### WRITTEN PROBLEM
From the listing below, copy only the lines from the line that contains "obj.matrix_world = Matrix.Identity(4)" to the line that contains "cad_parts[member].parent = rigid_bodies[body]", counting those two lines as part of the copy.
-- DATA ENTRIES start --
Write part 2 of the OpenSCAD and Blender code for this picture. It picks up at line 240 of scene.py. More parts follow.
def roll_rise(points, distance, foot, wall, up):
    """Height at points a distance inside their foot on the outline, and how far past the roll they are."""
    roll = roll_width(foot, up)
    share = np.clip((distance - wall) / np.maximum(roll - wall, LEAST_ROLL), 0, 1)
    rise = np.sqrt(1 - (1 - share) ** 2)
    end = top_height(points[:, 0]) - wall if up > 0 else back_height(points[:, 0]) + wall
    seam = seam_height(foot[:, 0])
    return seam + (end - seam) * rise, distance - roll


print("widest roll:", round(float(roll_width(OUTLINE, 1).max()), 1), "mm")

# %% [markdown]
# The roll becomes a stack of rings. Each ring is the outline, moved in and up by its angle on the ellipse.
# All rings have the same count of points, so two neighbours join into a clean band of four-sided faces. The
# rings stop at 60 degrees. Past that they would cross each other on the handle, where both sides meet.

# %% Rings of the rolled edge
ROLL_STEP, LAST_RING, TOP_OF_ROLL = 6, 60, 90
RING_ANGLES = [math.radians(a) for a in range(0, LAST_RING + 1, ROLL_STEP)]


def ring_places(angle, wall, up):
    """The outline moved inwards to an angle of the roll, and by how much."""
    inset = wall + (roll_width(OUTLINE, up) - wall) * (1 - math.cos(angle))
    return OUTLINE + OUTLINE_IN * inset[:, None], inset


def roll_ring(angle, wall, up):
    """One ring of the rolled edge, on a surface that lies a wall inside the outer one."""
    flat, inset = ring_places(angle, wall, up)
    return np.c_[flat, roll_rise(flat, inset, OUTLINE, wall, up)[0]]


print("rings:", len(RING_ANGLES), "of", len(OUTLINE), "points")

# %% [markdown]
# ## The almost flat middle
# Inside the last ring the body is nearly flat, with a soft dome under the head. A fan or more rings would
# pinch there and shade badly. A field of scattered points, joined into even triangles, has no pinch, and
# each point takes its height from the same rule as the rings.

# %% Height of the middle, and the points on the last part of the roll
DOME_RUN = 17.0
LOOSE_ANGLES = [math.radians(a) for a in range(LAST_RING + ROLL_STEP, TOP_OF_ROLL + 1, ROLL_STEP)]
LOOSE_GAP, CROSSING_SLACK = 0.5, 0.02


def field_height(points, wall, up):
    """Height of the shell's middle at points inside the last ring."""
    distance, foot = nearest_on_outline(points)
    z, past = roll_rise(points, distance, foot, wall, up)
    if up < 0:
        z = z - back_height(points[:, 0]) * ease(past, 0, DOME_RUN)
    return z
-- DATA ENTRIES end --
-- DATA ENTRIES start --
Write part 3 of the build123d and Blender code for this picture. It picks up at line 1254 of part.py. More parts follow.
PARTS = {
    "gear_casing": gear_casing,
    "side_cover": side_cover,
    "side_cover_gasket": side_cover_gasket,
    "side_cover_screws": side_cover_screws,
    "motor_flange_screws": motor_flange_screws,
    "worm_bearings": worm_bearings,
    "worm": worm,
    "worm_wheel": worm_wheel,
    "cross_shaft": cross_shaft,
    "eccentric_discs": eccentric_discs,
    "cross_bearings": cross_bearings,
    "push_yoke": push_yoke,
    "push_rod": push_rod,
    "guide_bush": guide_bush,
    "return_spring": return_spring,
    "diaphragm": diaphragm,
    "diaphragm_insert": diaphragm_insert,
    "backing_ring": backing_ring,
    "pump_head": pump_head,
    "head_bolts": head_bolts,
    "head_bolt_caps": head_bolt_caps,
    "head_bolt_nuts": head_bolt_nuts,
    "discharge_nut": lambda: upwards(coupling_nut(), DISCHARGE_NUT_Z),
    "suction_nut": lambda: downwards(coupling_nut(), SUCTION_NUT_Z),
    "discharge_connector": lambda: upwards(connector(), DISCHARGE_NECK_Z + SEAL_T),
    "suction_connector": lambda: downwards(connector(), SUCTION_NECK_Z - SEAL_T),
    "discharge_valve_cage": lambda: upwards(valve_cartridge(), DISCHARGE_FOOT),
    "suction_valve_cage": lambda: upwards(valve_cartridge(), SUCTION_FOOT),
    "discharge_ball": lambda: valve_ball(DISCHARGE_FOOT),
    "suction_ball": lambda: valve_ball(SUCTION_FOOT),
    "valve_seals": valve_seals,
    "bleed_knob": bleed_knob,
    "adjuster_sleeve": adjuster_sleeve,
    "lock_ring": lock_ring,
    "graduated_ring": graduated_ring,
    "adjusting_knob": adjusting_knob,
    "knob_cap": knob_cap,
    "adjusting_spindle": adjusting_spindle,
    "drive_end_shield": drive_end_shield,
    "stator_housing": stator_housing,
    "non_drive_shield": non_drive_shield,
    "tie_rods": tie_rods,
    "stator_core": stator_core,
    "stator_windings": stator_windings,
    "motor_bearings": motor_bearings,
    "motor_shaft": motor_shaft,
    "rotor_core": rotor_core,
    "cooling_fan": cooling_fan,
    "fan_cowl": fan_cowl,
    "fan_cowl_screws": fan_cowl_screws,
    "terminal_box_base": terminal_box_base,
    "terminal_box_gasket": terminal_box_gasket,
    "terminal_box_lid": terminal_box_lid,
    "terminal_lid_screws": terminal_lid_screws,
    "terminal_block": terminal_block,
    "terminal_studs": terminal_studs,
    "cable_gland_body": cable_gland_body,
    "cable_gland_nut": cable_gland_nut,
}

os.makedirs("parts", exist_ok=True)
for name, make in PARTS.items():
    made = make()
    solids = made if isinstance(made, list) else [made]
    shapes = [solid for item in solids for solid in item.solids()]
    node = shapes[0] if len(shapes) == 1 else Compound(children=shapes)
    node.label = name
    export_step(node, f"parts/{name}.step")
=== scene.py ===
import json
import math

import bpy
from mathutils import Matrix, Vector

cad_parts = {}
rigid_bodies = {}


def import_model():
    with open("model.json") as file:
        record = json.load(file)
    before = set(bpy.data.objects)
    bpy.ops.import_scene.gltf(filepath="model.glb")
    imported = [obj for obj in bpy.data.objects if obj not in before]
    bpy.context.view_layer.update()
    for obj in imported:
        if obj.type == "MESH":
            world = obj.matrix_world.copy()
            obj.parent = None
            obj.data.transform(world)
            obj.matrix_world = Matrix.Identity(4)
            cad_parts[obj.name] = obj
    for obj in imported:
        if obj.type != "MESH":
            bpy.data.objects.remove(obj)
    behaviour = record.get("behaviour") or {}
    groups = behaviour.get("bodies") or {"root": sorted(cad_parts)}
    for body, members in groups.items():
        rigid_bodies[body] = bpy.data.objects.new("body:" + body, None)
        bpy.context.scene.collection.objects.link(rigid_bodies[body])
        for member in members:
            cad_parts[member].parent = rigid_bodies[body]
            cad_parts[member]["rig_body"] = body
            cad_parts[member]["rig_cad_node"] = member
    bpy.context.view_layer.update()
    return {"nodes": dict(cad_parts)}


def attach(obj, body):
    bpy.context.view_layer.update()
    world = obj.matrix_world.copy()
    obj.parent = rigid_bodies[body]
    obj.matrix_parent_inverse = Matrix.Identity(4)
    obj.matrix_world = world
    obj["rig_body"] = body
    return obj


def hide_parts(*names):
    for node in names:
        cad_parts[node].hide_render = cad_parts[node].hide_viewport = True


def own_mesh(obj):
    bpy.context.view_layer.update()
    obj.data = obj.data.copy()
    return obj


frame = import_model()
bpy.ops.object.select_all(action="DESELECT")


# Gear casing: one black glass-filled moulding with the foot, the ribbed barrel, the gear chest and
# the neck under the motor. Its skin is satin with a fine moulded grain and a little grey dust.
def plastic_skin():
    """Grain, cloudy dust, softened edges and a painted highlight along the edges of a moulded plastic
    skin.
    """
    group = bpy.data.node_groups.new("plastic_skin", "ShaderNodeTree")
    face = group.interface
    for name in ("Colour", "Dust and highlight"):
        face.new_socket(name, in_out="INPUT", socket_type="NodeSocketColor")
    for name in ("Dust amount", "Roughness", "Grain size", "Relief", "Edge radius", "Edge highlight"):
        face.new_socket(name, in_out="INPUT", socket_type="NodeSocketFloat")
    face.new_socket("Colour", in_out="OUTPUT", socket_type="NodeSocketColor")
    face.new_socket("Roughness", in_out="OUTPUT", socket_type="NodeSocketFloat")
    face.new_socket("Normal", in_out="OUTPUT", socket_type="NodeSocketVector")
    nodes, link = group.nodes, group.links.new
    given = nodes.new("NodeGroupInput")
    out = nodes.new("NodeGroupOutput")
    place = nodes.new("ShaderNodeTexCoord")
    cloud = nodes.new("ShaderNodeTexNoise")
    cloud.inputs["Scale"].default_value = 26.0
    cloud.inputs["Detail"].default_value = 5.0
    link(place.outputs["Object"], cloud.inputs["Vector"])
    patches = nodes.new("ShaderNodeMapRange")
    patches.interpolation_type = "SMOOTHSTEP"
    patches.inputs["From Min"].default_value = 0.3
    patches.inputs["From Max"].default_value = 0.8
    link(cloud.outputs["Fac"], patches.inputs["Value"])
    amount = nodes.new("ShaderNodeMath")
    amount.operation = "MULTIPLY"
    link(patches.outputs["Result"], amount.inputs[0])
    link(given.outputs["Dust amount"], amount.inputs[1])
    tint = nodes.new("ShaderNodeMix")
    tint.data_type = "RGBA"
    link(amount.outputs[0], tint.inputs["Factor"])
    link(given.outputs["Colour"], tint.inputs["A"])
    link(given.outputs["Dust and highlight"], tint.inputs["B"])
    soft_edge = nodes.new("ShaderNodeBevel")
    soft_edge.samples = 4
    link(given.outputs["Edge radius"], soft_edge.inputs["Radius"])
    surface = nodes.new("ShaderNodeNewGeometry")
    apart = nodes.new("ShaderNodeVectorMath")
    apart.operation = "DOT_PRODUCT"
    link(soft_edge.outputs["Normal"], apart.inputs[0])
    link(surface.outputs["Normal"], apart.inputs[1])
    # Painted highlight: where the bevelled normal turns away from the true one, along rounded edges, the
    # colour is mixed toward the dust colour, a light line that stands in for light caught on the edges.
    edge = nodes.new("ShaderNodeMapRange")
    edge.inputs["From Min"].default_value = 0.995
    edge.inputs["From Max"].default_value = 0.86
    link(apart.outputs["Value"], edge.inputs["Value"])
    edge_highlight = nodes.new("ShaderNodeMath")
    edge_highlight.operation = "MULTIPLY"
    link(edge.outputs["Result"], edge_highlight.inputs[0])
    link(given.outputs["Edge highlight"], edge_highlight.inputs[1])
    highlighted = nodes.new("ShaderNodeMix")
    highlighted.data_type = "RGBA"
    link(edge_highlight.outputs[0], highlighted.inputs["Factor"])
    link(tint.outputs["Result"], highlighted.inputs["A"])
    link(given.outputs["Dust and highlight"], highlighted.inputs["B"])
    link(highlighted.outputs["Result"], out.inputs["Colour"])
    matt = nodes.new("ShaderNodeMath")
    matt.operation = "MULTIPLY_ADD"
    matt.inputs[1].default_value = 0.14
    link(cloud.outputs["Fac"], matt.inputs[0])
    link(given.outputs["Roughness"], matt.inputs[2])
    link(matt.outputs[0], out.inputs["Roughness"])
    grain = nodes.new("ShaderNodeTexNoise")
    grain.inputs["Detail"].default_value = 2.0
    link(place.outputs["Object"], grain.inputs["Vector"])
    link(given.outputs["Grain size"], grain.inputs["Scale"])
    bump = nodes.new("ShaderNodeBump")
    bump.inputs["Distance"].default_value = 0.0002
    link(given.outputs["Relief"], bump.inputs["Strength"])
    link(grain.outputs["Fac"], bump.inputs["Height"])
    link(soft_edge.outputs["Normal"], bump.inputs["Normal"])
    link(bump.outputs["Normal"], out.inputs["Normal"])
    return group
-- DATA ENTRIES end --
### RESPONSE
            obj.matrix_world = Matrix.Identity(4)
            cad_parts[obj.name] = obj
    for obj in imported:
        if obj.type != "MESH":
            bpy.data.objects.remove(obj)
    behaviour = record.get("behaviour") or {}
    groups = behaviour.get("bodies") or {"root": sorted(cad_parts)}
    for body, members in groups.items():
        rigid_bodies[body] = bpy.data.objects.new("body:" + body, None)
        bpy.context.scene.collection.objects.link(rigid_bodies[body])
        for member in members:
            cad_parts[member].parent = rigid_bodies[body]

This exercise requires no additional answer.